Everything about or stay at the RH was just exactly as I had imagined our trip would begin, from stepping out of the cab and getting lei’d, to the wide open foyer through which a gentle breeze seems to constantly blow, to the wonderful Hawaiian historical paintings that are very reminiscent of those of Paul Gauguin and Henri Rousseau with their bright colours and striking figures, to the upscale shops, that make window shopping a pleasure (especially the Montecristo Panama Hats and the Hawaiian quilts) and the gigantic historical map of the Hawaiian islands across from the elevator. Our room was standard sized with a king bed and a fridge, not a mini bar, which I find a real necessity to hold the water, wine and beer that are daily indulgences. The only thing in the fridge were two bottles of ice cold Hawaiian Springs water which we both agreed was the best tasting bottled water we have ever tried. It was to become a staple for the next month. The toiletries provided were so super sized that I used them for over a week.
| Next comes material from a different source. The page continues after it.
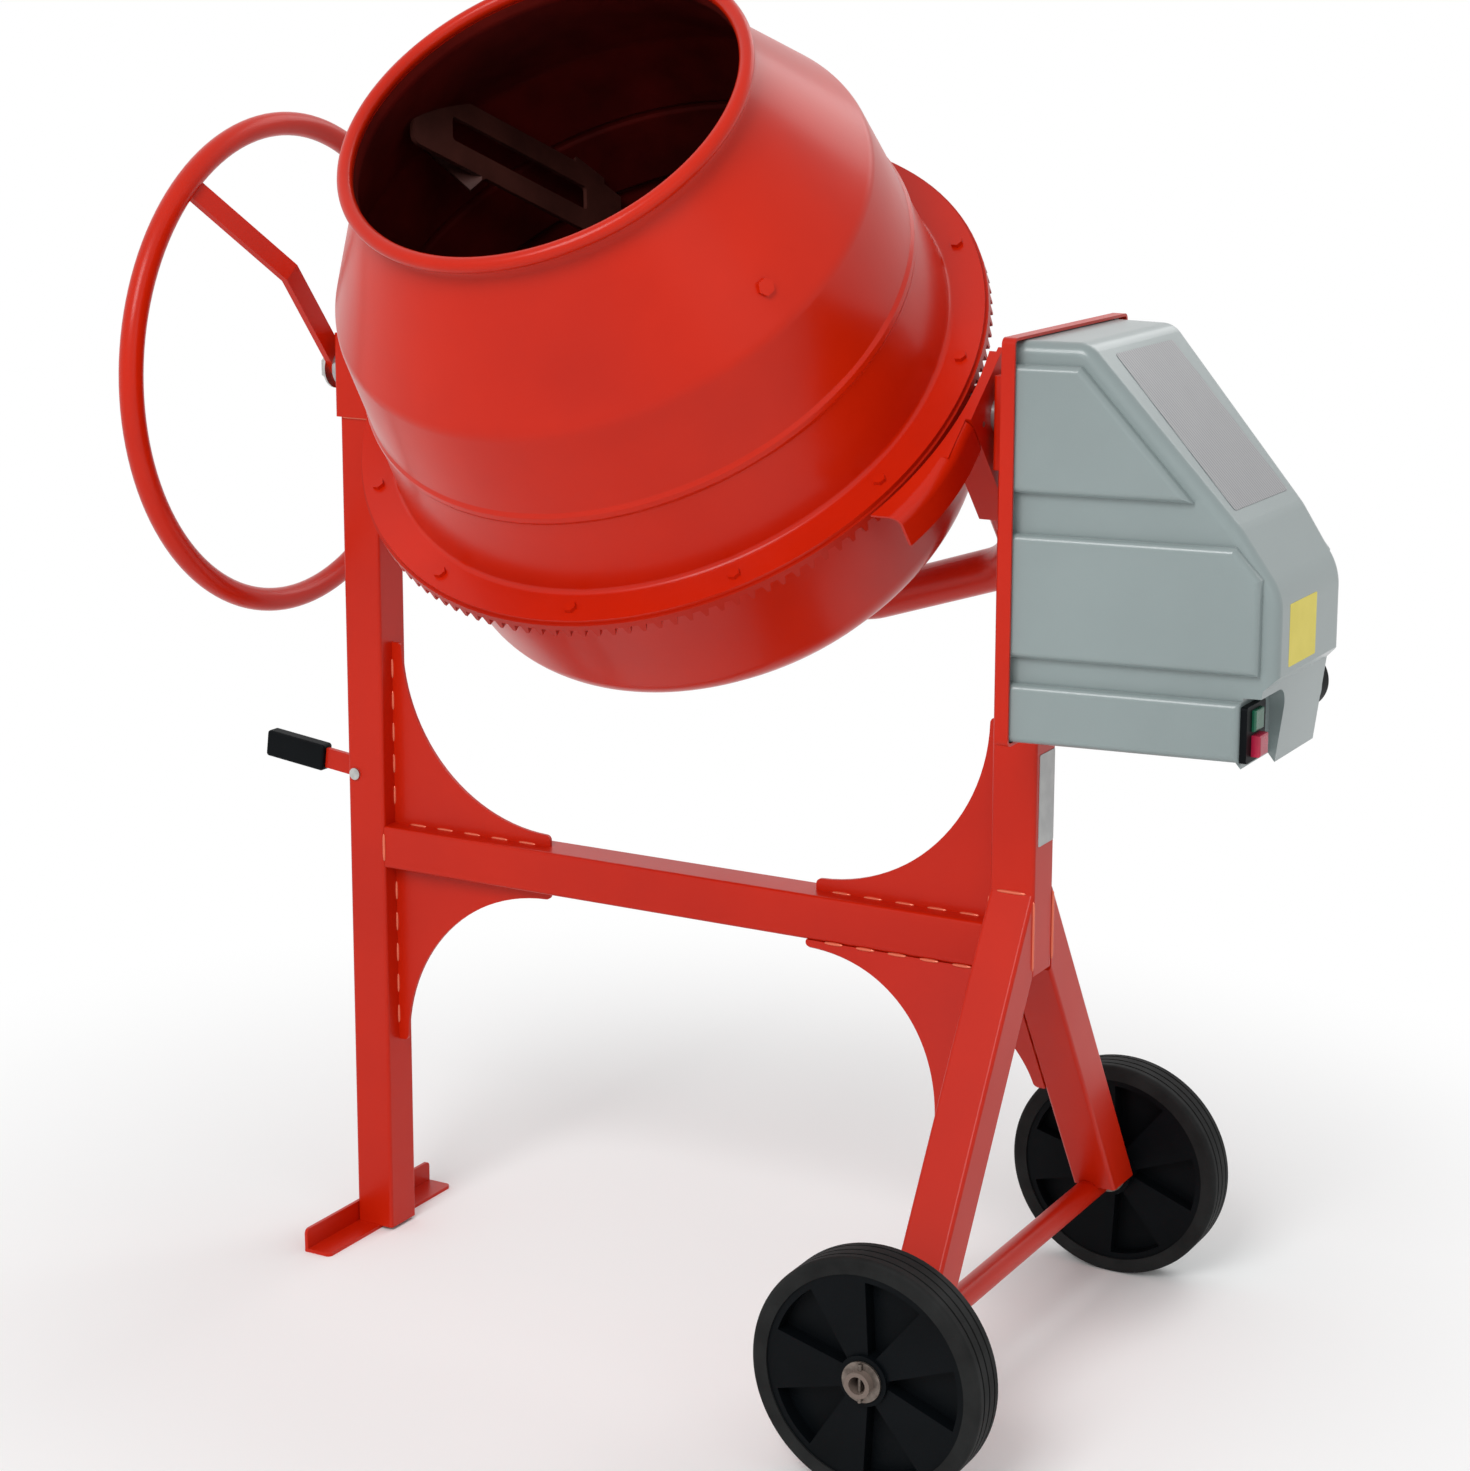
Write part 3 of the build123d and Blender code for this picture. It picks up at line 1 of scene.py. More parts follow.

After doing some unpacking we heard the unmistakeable sounds of Hawaiian music wafting up from just below our room and we were drawn irresistibly down to the famous Mai Tai bar from whence it was originating. This is an outdoor bar that has all the elements associated with a tiki bar – grass covered huts, flaming torches and exotic drinks. The reason is pretty simple – it is one of the great original Hawaiian tiki bars that has been copied over and over again on the islands and elsewhere. After settling into a table right beside the beach we ordered our first Hawaiian libations, a glass of wine and I’m almost ashamed to admit, a dry martini – not Hawaiian I know, but still my favourite.
There were three musicians playing slack guitar, ukulele and regular guitar, all with great voices and a dancer . Utterly soothing music and rythyms combined with the swaying of the dancer made for the perfect atmosphere. We ordered the island poke trio and chicken satay. The latter was excellent, but the poke trio of octopus, ahi and shrimp started us on a love affair with Hawaiian food that will continue for as long as there is fresh seafood.
The music ended around ten and we took a short stroll along the beach to the statue of Duke Kahanamoku on Kalakaua where a lot of young people were hanging out along with a few of the homeless types who always seem to migrate to warmer climes. Walking back along Kalakaua I noticed some things in Waikiki never change – the throngs of Asian tourists who far outnumber North American or European tourists, the sleazy time-share salesmen and the pretty brazen streetwalkers. We started to feel a bit jet-lagged so headed back to our room. We immediately noticed how quiet it had become. We opened the windows wide, which you can do at the RH and fell asleep with the shadows of dancing palm fronds silhouetted on the wall. Great first day!